In hindsight, this was one example of a bridge between a person using natural language to describe a problem, and expressing that problem in a consistent, verifiable way for a computer.
Because until very recently, to explain to a computer how to help us, we had to learn how to talk in ways that the computer could understand. While that was possible using a “real” computer language, it could also be done with tools like AppleScript, or even recording a “macro” for the computer to play back again, over and over.
Regardless of the tool, the challenge was the same: turn fuzzy natural language into unambiguous computer instructions.
The good news is that now LLMs can understand our fuzzier language directly, and then they turn that intention into practical actions you see happen on your screen.
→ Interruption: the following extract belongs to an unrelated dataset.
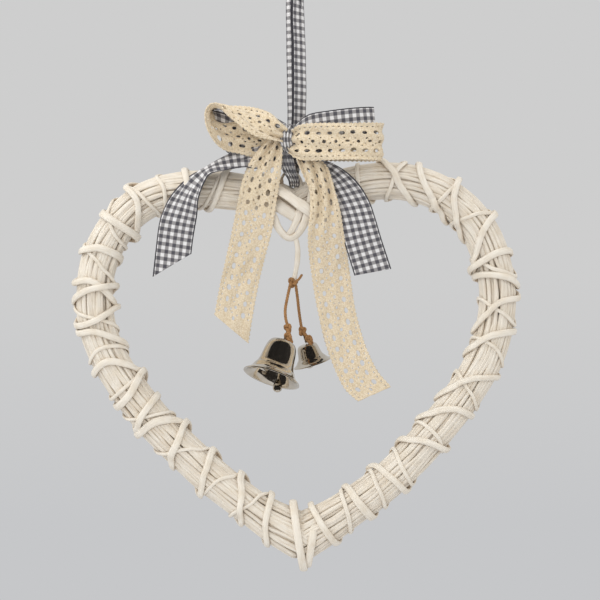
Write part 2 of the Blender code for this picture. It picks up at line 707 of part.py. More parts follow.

But there’s a catch: because the agent seems to understand that fuzzy language, it’s easy to skip a critical step — ensuring clear verification criteria. Without it, the agent will go off and do the work as best it can, leaving you to spot incorrect dates, or note when it said one thing but actually did another.
The gap used to be comprehension: the computer couldn’t understand what we wanted, so we had to learn its language. Now it’s verification: the computer understands what we want but can’t confirm it delivered.
Humans have already developed very effective ways of coping with this problem. It’s why airline pilots who’ve flown the same type of planes for 20 years still follow pre-flight checklists. It’s the whole conceit behind The Checklist Manifesto: offload the burden of verification to externally defined criteria. “Are we ready to take off?” is a riskier question to ask than “Can you prove you completed every step in this checklist?”
When we wrote precise, pedantic instructions, ambiguity had nowhere to hide. Now the input is fuzzy and the output looks confident —which is exactly when wrong dates, false claims, and quiet mistakes slip through. Especially outside of coding, where there’s no test suite to catch them. The fix isn’t to hope the agent gets it right. It’s to tell the agent how to check.